Saya katakan kepada mereka bahwa seseorang, apa pun jabatannya, punya tiga
tugas. Pertama, menguasai pekerjaan
dan menyempurnakan pekerjaan masing-masing. Kedua,
mempersiapkan diri untuk jabatan yang lebih tinggi dengan menambah pengetahuan
baru. Ketiga, menyiapkan pengganti
untuk dirinya bila kelak dipromosi.
Nah, dengan cara seperti itu, akhirnya saya ‘diterima’ oleh mantan anak buah
saya. Mereka merasakan ada sesuatu yang ‘berbeda’ dari ajaran saya sebagai
pelatih ketimbang waktu sebagai bos mereka.
Memang benar, kan? Waktu saya
jadi orang puskopdit, saya terpaksa lebih banyak menjalankan hubungan vertikal
‘atas bawah’ dengan staf-staf credit union primer.
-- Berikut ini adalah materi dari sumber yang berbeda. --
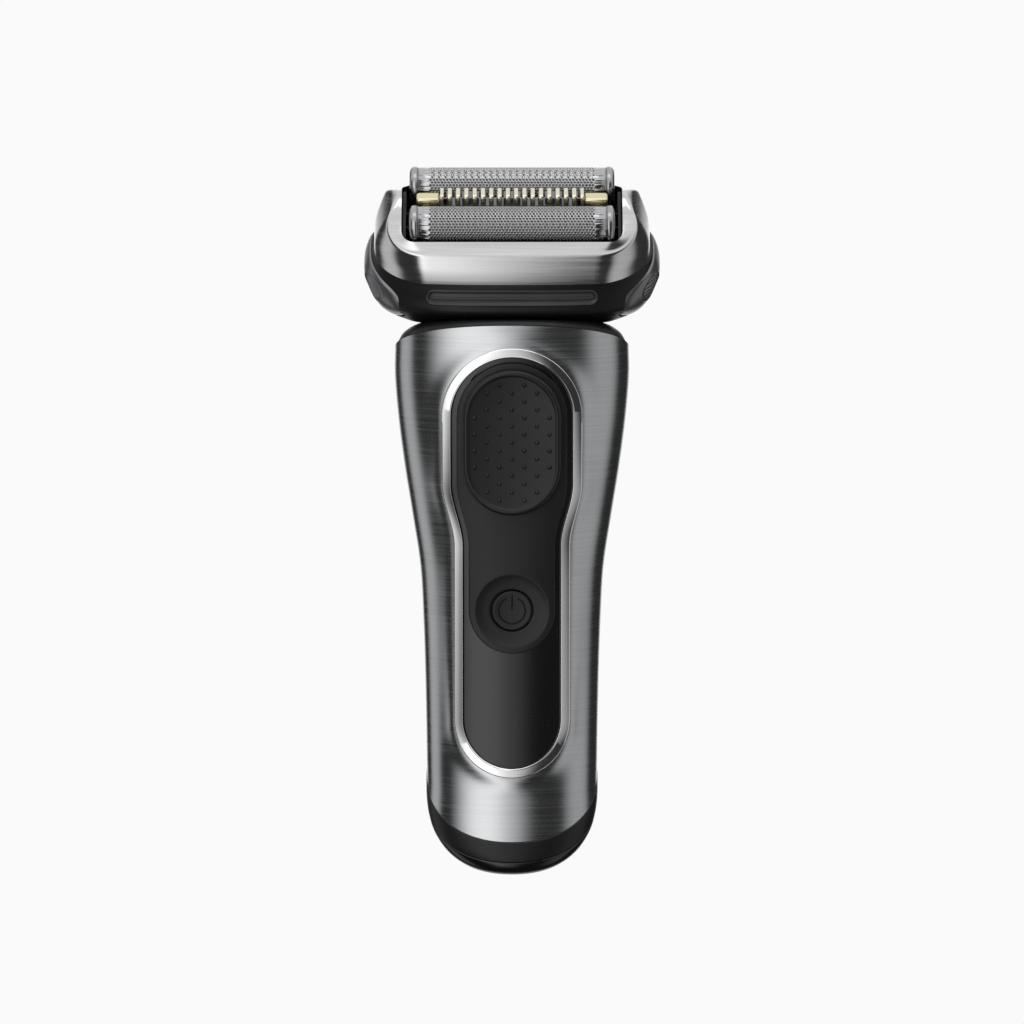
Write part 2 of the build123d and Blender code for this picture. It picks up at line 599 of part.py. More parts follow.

Memberikan instruksi,
mengawasi, dan mengevaluasi pekerjaan mereka. Ada yang suka, ada yang tidak
suka. Nah, sebagai trainer, saya
sudah di ‘pinggir lapangan’ dan menempatkan diri untuk ‘mendukung’ mereka.
Dengan kata yang lebih keren, saya harus mereposisi diri kalau mau sukses
sebagai trainer. Dari vertikal ke
horizontal. Dari ‘orang dalam’ jadi ‘orang luar’. Dari ‘pengawas’ jadi ‘pelatih’.
Wow! Terus terang tidak gampang. Tapi, terus terang juga, di situlah saya
menyadari bahwa sebenarnya saya sudah harus melakukan fungsi sebagai trainer juga waktu masih jadi manajer! Mendidik
mereka untuk berpikir ‘strategic’,
apa pun posisi mereka. Tidak ada jabatan yang terlalu rendah untuk berpikir strategic!
Pelajaran dari semua ini?
To
be successful, you must be able to reposition yourself in different situations.
Jadilah air yang bisa selalu berubah bentuk mengikuti tempatnya.